Elena es un nombre tan bonito, significa “antorcha”. Ella es como una antorcha. Me gustó todavía más cuando me dijo que iba sin h. La h adelante siempre me pareció absurda. Recordé la escuela y los significados de la letra que, a veces, es muda. Cuando me contó que nunca usó método anticonceptivo la que se quedó con todas las h encima fui yo. Mientras charlábamos sus ojos se iban inundando. Sentí que podía nadar en lo que ella no podía decir. Anoté en el margen de la hoja: MAC, nunca usó (lo usa como defensa o algo así). En defensa de los machos que la sometieron, pensé. No usó nunca porque era el plan perfecto para no tener relaciones sexuales con esos machos, pensé.
Sus ojos, de un marrón oscuro, se volvían cada vez más acuosos hasta que Elena se volvió toda barro, toda agua. Su voz entrecortada no menguaba la estridencia de su relato. Quise que hubiera entre nosotras un té de manzanilla, un té de cercanía, un té de refugio. Como si el universo adivinara mi pensamiento entró un viento cálido haciéndole un tajo suave al frio de esta tierra. Entonces me animé a preguntarle sobre su vida, sobre esa pierna doliente. Elena dobló con delicadeza un papelito que había sobre la mesa y dejó caer, al fin, los alfileres que cortaban su voz. Me contó que su ex pareja la chocó a propósito. Ella lo quería dejar y él la chocó luego de una discusión. Él, el padre de su única hija. Se secó las lágrimas con la manga derecha de su remera verde oscuro y me pidió, como si estuviera en la escuela y yo fuera su maestra, permiso para ir al baño. Me quedé sola, con rabia, los ojos se me iban poniendo acuosos, como de barro, como de ella. Volvió riéndose, en el baño había dejado las lágrimas y algunos miedos, me contó parte de su vida, habitó las palabras.
Vuelvo a casa. 102 kilómetros sin saber adónde ir, Elena. Yo. A pocos días de volver de la Plenaria socorrista en Córdoba regreso a mis apuntes y cuadernos y leo “humanizar los abortos”. Leo en internet: Metafóricamente adquiere los conceptos de “la mujer más bella del universo” derivados de la historia troyana de París y Elena, en la que Elena, de belleza incomparable, fue persuadida por París para llevar a cabo una fuga juntos. Por eso el nombre de Elena ha adquirido el epíteto griego de “destructora de hombres”. Destructora de hombres, me repito para no olvidar, destructora de hombres. Elena es un nombre tan bonito y fuerte como quien lo porta. Su aborto nos encontró. Nos espejeó y nos apoderó.

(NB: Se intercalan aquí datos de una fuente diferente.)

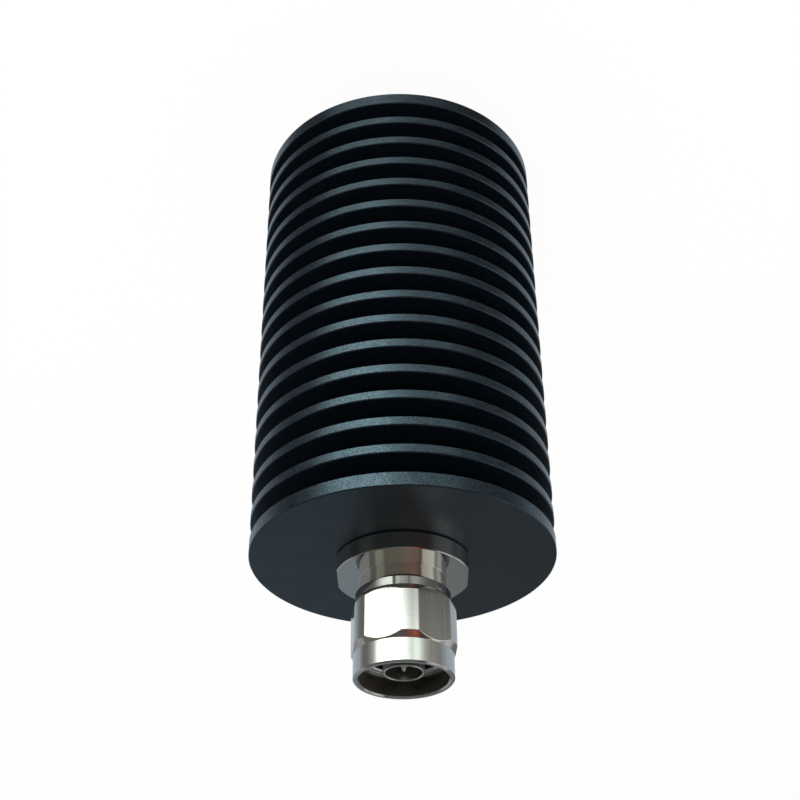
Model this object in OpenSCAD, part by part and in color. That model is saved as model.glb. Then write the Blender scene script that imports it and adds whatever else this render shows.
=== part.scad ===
// Coaxial power attenuator: a turned, finned heat sink with a plug at its upper end and a jack
// at its lower end. Z is the axis, z = 0 is the jack's mating end, and the plug points up.

/* [Heat sink] */
// Diameter of the fins and of both end plates
fin_d = 61.4; // [56:0.1:70]
// Thickness of one fin
fin_t = 2; // [1.5:0.1:3]
// Distance from one fin to the next
fin_pitch = 6; // [5:0.1:8]
// Number of fins between the two end plates
fin_count = 15; // [13:1:20]
// Thickness of each end plate
plate_t = 3; // [2.5:0.1:5]
// Diameter of the core that carries the fins
core_d = 34; // [28:0.5:44]
// Diameter of the bore through the core
sink_bore_d = 21; // [20.8:0.1:22]
// Width of the small chamfer on every rim
edge_break = 0.25; // [0.1:0.05:0.5]

/* [Mounting flanges] */
// Diameter of each mounting flange
flange_d = 27; // [25:0.1:32]
// Thickness of each mounting flange
flange_t = 3.75; // [3:0.05:5]
// Distance across the two wrench flats of a flange
flange_flats = 25.8; // [23:0.1:26.5]
// Length of the threaded spigot behind each flange
spigot_len = 9; // [8:0.5:12]
// Diameter of the neck between a flange and its connector
neck_d = 17.4; // [16.6:0.1:18.4]
// Height of the step that the flange itself gives that neck
step_h = 0.5; // [0.3:0.05:0.8]

/* [Coaxial line] */
// Diameter of the centre conductor
line_d = 3.04; // [3:0.01:3.1]
// Bore of the outer conductor
line_bore_d = 7; // [6.9:0.05:7.1]
// Diameter of the insulating beads
bead_d = 9.2; // [9:0.1:10]
// Diameter of the waist that each bead sits on
waist_d = 2.1; // [1.8:0.1:2.4]

/* [Plug] */
// Length of the coupling nut
nut_len = 17.6; // [17.2:0.1:18.5]
// Distance across the flats of the coupling nut
nut_flats = 19.8; // [19.6:0.1:20.6]
// Diameter over the turned corners of the nut's hexagon
nut_land_d = 21.2; // [20.8:0.1:22.4]
// Turn of the nut's corners about the axis
nut_turn = 22.5; // [0:0.5:59.5]
// Diameter of the collar behind the nut's hexagon, at its rear
collar_d = 18.8; // [18.2:0.1:19.2]
// Diameter of the round barrel in front of the hexagon
barrel_d = 19.5; // [18.8:0.1:19.6]
// Bore of the nut's mouth, in front of its thread
mouth_d = 17.25; // [16.6:0.05:17.6]
// Depth of that mouth
mouth_depth = 4.3; // [3:0.05:5]
// Diameter of the contact sleeve
sleeve_d = 8.04; // [8:0.01:8.1]
// Distance from the nut's front face back to the sleeve's end
sleeve_recess = 1.5; // [0.8:0.05:2]
// Diameter of the centre pin
pin_d = 1.6; // [1.58:0.01:1.66]

/* [Jack] */
// Outer diameter of the jack's thread
jack_thread_d = 15.875; // [15.8:0.005:15.9]
// Length of the jack below its mounting flange
jack_len = 16.75; // [16:0.25:18]
// Bore of the jack's mouth
jack_bore_d = 8.12; // [8.1:0.01:8.16]
// Depth of that mouth
jack_bore_depth = 9.1; // [9:0.05:9.3]
// Bore of the socket contact
socket_bore_d = 1.7; // [1.68:0.01:1.74]
// Width of the slots that part the socket into four fingers
socket_slot_w = 0.25; // [0.2:0.05:0.35]

/* [Attenuator element] */
// Length of the window milled into the carrier
window_len = 26; // [24:1:32]
// Width of the chip's mounting flange
chip_flange_w = 16.8; // [16:0.2:17.2]
// Length of the chip's mounting flange along the axis
chip_flange_len = 10; // [9:0.5:12]
// Thickness of the chip's mounting flange
chip_flange_t = 2.5; // [2:0.1:2.8]
// Distance between the chip's two screws
chip_screw_gap = 12; // [11.6:0.2:12.4]

/* [Hidden] */
$fn = 96;
eps = 0.01;

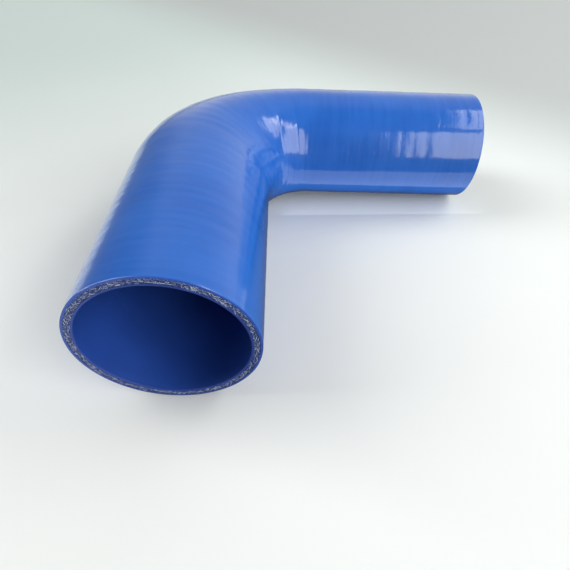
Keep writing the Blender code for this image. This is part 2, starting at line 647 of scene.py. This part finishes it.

Las Revuelta, colectiva feminista, se inspiró en los socorros rosas de las feministas italianas de la década del 70. Por primera vez en Neuquén y en el país, un grupo de mujeres se organizó para facilitar el derecho de otras mujeres a abortar. Funcionó primero con el “boca a boca”, sin demasiada publicidad pública para garantizar seguridad y evitar posibles persecuciones. Pero con el tiempo, el derecho a abortar fue ganando espacios y cuerpos, el servicio se consolidó, y la sororidad de Las Revueltas se hizo federal. En 2013 se conformó “Socorristas en Red”, una red de activistas feministas que arman socorros rosas en distintos puntos del país. Este año Las Revueltas presentaron el primer informe sobre el servicio en Neuquén, difundiendo así números reales sobre abortos con misoprostol. Esto fue posible porque desde 2010 las revueltas llevan un ordenado registro de las mujeres que acompañan.